Which One Do You Need?
For most day-to-day agreements — freelance contracts, NDAs, rental applications, permission slips — a plain electronic signature through a reputable platform is legally sufficient and far more convenient. Reach for a true digital signature when the stakes justify it: high-value transactions, regulated industries, government submissions, documents that must remain provably intact for years, or any EU context that requires an advanced or qualified signature. The rule of thumb: if you would have insisted on a notary in the paper world, you probably want cryptography in the digital one.
Frequently Asked Questions
Is a typed name really a legal signature?

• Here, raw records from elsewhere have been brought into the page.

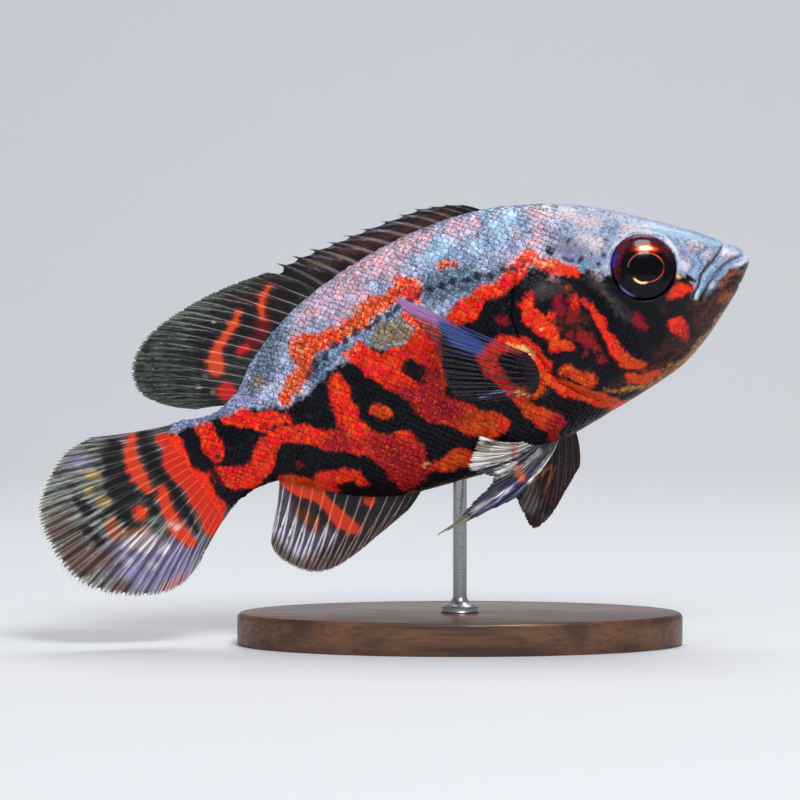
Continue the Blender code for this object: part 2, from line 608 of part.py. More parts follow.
def build_body():
    """Head, lip, jaw, gill covers, trunk and tail stalk, parted by thin cuts."""
    whole = body_solid("whole")
    for side in SIDES.values():
        cut_socket_and_nostril(whole, side)
    cuts = [
        slab("gill_cut", GILL_EDGE),
        slab("stalk_cut", STALK_CUT),
        slab("mouth_cut", MOUTH_LINE),
        slab("lip_cut", LIP_CREASE),
        slab("jaw_cut", JAW_REAR),
    ]
    markers = {"upper_lip": (6.5, 1.5), "lower_jaw": (9.0, -7.0), "tail_stalk": (114.0, 0.0),
               "torso": (76.0, 2.0), "head": (27.0, 3.0)}
    parts = split_by_cuts(whole, cuts, markers)
    covers = [part_gill_cover(parts["head"], side, word) for word, side in SIDES.items()]
    keep_largest(parts["head"])
    return [*parts.values(), *covers]


def build_eyes():
    return [turned(f"eye_{word}", EYE_PROFILE, *eye_seat(side), EYE_SIDES) for word, side in SIDES.items()]


def build_fins():
    """The unpaired fins in the middle plane, and the paired ones low on the flanks."""
    spines, soft = median_rays(DORSAL_SPINES, 0, -0.08), median_rays(DORSAL_SOFT, 0, -0.05)
    fins = [
        fin("dorsal_fin_spines", spines, 12, 5, SHEET, STRONG_RIDGE, notch=0.3, steps=4),
        fin("dorsal_fin_rays", soft, 17, 7, SHEET, RIDGE, notch=0.03, wave=0.8),
        fin("anal_fin", median_rays(ANAL_RAYS, 2, 0.06), 15, 6, SHEET, RIDGE, notch=0.04, wave=0.6),
        fin("caudal_fin", caudal_rays(), 17, 8, TAIL_SHEET, RIDGE, notch=0.025, wave=1.6),
    ]
    for word, side in SIDES.items():
        rays = paired_rays(PECTORAL_RAYS, side, 3.4, 0.22)
        fins.append(fin(f"pectoral_fin_{word}", rays, 12, 6, THICK_SHEET, RIDGE, notch=0.03))
    hanging, swept = paired_rays(PELVIC_LEFT, 1, 2.4, 0.3), paired_rays(PELVIC_RIGHT, -1, 1.6, 0.4)
    fins.append(fin("pelvic_fin_left", hanging, 8, 6, THICK_SHEET, STRONG_RIDGE, notch=0.06))
    fins.append(fin("pelvic_fin_right", swept, 12, 6, THICK_SHEET, STRONG_RIDGE, notch=0.06))
    return fins


def build_stand():
    """An oval plinth with its top edge eased, and a turned rod whose head is cut to the belly."""
    rings = [(0.0, 0.0), (0.0, BASE_HEIGHT - BASE_EDGE), (BASE_EDGE * 0.3, BASE_HEIGHT - BASE_EDGE * 0.3),
             (BASE_EDGE, BASE_HEIGHT)]
    sides = BASE_SIDES
    points, faces = [], []
    for inset, height in rings:
        half_length, half_width = BASE_LENGTH / 2 - inset, BASE_WIDTH / 2 - inset
        for k in range(sides):
            a = 2 * math.pi * k / sides
            points.append((half_length * math.cos(a), height, half_width * math.sin(a)))
    for i in range(len(rings) - 1):
        for k in range(sides):
            n = (k + 1) % sides
            faces.append((i * sides + k, i * sides + n, (i + 1) * sides + n, (i + 1) * sides + k))
    faces.append(tuple(range(sides))[::-1])
    faces.append(tuple(range((len(rings) - 1) * sides, len(rings) * sides)))
    base = mesh_object("stand_base", points, faces)
    foot = BASE_HEIGHT + GAP
    neck = foot + COLLAR_HEIGHT
    profile = [(0, foot), (COLLAR_R, foot), (COLLAR_R, foot + COLLAR_HEIGHT * 0.6), (ROD_NECK_R, neck),
               (ROD_R, neck + 0.8), (ROD_R, ROD_TOP), (0, ROD_TOP)]
    rod = turned("stand_rod", profile, np.zeros(3), (0.0, 1.0, 0.0), ROD_SIDES)
    belly = body_solid("belly", GAP, False)
    pose(belly)
    combine(rod, belly, "DIFFERENCE")
    keep_largest(rod)
    return base, rod


def main():
    for obj in list(bpy.data.objects):
        bpy.data.objects.remove(obj)
    skin_paint = material("oscar_skin", (0.13, 0.06, 0.05), 0.35)
    fin_paint = material("oscar_fin", (0.16, 0.09, 0.09), 0.4)
    eye_paint = material("oscar_eye", (0.05, 0.02, 0.02), 0.08)
    wood_paint = material("walnut", (0.12, 0.06, 0.03), 0.45)
    steel_paint = material("steel", (0.55, 0.55, 0.56), 0.3, 1.0)
    base, rod = build_stand()
    fish = [(build_body(), skin_paint), (build_eyes(), eye_paint), (build_fins(), fin_paint)]
    for pieces, paint in fish:
        for piece in pieces:
            pose(piece)
            finish_piece(piece, paint)
    finish_piece(base, wood_paint)
    finish_piece(rod, steel_paint)


main()
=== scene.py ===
"""The looks of a tiger oscar on its display stand: skin, scales, eyes, fins, plinth and post.

The fish is drawn level first, in millimetres: s runs back from the tip of the snout, w up and y to
the fish's left. placed() bends it a little sideways, pitches it nose up and brings it to metres.
"""
import math

import bpy
import numpy as np
from mathutils import Matrix, Vector


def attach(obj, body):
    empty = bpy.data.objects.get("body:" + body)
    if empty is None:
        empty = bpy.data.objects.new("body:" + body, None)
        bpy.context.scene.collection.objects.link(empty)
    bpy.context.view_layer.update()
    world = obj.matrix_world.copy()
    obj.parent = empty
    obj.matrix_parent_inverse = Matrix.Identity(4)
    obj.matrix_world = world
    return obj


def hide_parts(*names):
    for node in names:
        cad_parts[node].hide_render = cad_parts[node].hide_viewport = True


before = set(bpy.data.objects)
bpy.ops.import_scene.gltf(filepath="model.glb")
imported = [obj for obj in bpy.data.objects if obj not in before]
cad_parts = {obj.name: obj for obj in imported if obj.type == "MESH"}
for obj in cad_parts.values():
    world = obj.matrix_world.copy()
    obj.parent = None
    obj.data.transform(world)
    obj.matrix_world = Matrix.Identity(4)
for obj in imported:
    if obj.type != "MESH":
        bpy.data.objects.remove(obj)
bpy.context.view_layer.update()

# The skin. One unbroken hide over muscle and bone covers head, trunk and the root of the tail, slick
# on the snout and sunk by a scale's depth elsewhere. It is drawn over ribs, each one cut through the
# body, with a smooth curve between them. The last rib is the sheath over the roots of the tail fin.
MM = 0.001
PITCH = math.radians(20.0)
SNOUT_X, SNOUT_Z = 61.5, 83.0
TAIL_SWING, TAIL_SWING_FROM, TAIL_SWING_TO = 9.0, 60.0, 162.0
HEAD_SWING, HEAD_SWING_FROM = 1.6, 48.0
# A rib's columns are s and w at the back, s and w at the belly, half its width, how peaked it is at
# the back and at the belly, and how far its widest place is shifted.
RIBS = np.array([
    (0.0, 0.3, 0.0, 0.3, 0.0, 0.85, 0.85, 0.0),
    (0.5, 1.8, 0.5, -1.2, 2.3, 0.85, 0.85, 0.0),
    (1.7, 3.3, 1.7, -2.9, 3.7, 0.85, 0.85, 0.0),
    (4.0, 5.6, 4.0, -5.3, 5.0, 0.82, 0.85, 0.0),
    (8.0, 9.0, 8.0, -8.6, 6.5, 0.80, 0.85, 0.0),
    (14.0, 13.3, 14.0, -13.1, 8.1, 0.78, 0.90, -0.02),
    (21.0, 18.0, 21.0, -16.8, 9.4, 0.80, 0.95, -0.04),
    (30.0, 23.2, 30.0, -19.2, 10.5, 0.90, 0.95, -0.06),
    (40.0, 27.1, 40.0, -21.2, 11.1, 1.00, 0.92, -0.08),
    (52.0, 29.7, 52.0, -23.3, 11.3, 1.10, 0.90, -0.06),
    (64.0, 30.0, 64.0, -24.2, 11.0, 1.15, 0.95, -0.02),
    (76.0, 28.6, 76.0, -23.6, 10.0, 1.15, 1.00, 0.0),
    (88.0, 25.7, 88.0, -22.1, 8.5, 1.15, 1.10, 0.0),
    (98.0, 21.7, 98.0, -18.2, 6.8, 1.10, 1.10, 0.0),
    (106.5, 16.4, 105.5, -13.3, 5.0, 1.05, 1.05, 0.0),
    (112.5, 10.8, 110.5, -10.3, 3.8, 1.00, 1.00, 0.0),
    (118.5, 8.3, 115.5, -10.1, 2.8, 1.00, 1.00, 0.0),
    (125.0, 9.0, 119.8, -11.3, 1.7, 1.00, 1.00, 0.0),
    (130.5, 9.3, 124.6, -14.4, 0.55, 1.00, 1.00, 0.0),
])


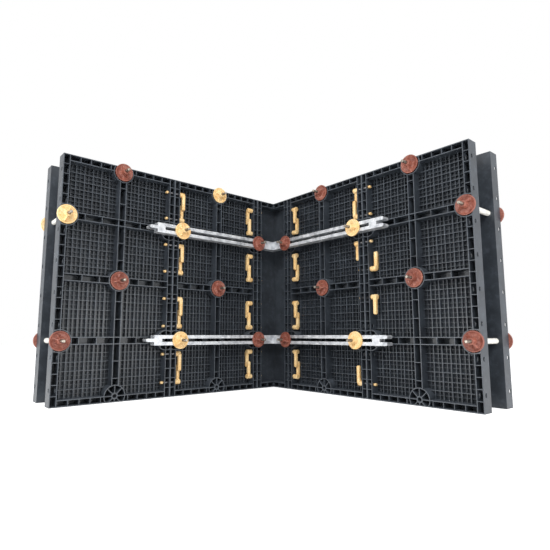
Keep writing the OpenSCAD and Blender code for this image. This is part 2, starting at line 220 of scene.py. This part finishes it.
def black_plastic():
    material = new_material("moulded_black_polypropylene")
    place = add(material, "ShaderNodeTexCoord").outputs["Object"]
    # flow marks of the melt, a hand wide
    flow = noise(material, place, 90, 4.0, 0.55)
    # dust lies in patches about 25 mm wide
    dust = noise(material, place, 25, 6.0, 0.65)
    # the mould's spark-eroded grain is 0.2 mm, drawn at 1.5 mm so that it shows
    grain = noise(material, place, 1.5, 2.0)
    base = ramp(material, flow.outputs["Fac"], [(0.3, "#2b2f35"), (0.7, "#3b4148")])
    dust_mask = add(material, "ShaderNodeMapRange", {"From Min": 0.5, "From Max": 0.75, "To Max": 0.3},
                    Value=dust.outputs["Fac"])
    dusty = blend_to(material, base.outputs["Color"], dust_mask.outputs[0], "#626973")
    # dust also settles on what looks up
    normal = add(material, "ShaderNodeNewGeometry").outputs["Normal"]
    upward = add(material, "ShaderNodeSeparateXYZ", _0=normal)
    top = add(material, "ShaderNodeMapRange", {"From Min": 0.2, "From Max": 0.9, "To Max": 0.35},
              Value=upward.outputs["Z"])
    settled = blend_to(material, dusty, top.outputs[0], "#6d747d")
    # painted highlight along the front edges: the ribs' edges are lightened most, the fine ribs' less
    xyz = add(material, "ShaderNodeSeparateXYZ", _0=place)
    dust_and_painted_highlight = settled
    for planes, most in ((rib_planes, 0.14), (fine_planes, 0.1)):
        along_y = near_planes(material, xyz.outputs["Y"], planes, edge_highlight_depth)
        along_x = near_planes(material, xyz.outputs["X"], planes, edge_highlight_depth)
        hit = add(material, "ShaderNodeMath", {"operation": "MAXIMUM"}, _0=along_x, _1=along_y)
        limits = {"From Min": 0.3, "From Max": 0.7, "To Min": most * 0.4, "To Max": most}
        highlight_strength = add(material, "ShaderNodeMapRange", limits, Value=dust.outputs["Fac"])
        factor = add(material, "ShaderNodeMath", {"operation": "MULTIPLY"},
                     _0=hit.outputs[0], _1=highlight_strength.outputs[0])
        # the painted highlight is a lighter grey, its strength varied by the dust noise
        dust_and_painted_highlight = blend_to(material, dust_and_painted_highlight, factor.outputs[0], "#868e98")
    rough = add(material, "ShaderNodeMapRange", {"To Min": 0.3, "To Max": 0.5}, Value=flow.outputs["Fac"])
    bump = bumps(material, grain.outputs["Fac"], 0.12, 0.3)
    # polypropylene has an IOR of 1.49
    surface = add(material, "ShaderNodeBsdfPrincipled", {"IOR": 1.49}, Base_Color=dust_and_painted_highlight,
                  Roughness=rough.outputs[0], Normal=bump.outputs[0])
    return finish_material(material, surface)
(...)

In the U.S. and many other jurisdictions, generally yes — if there is intent to sign and the parties agreed to transact electronically. The weakness isn't legality; it's proving later who actually typed it, which is why platforms layer on identity checks and audit trails.
Does drawing my signature on a touchscreen make it a digital signature?
No. A drawn signature is still just an image — an electronic signature. It becomes a digital signature only if the software also cryptographically signs the document hash with a private key and embeds a certificate.
Can a digitally signed PDF ever be legitimately changed?
PDFs support incremental updates, so a second signer or a form fill can be appended without breaking the first signature — readers show this as separate signed revisions. What can never happen silently is modification of the content that was covered by an existing signature.
Do DocuSign-style platforms use digital signatures?
Usually both. The mark you draw is an electronic signature, but reputable platforms then apply their own digital certificate to seal the completed document, so the final PDF is tamper-evident even though you never handled a private key yourself.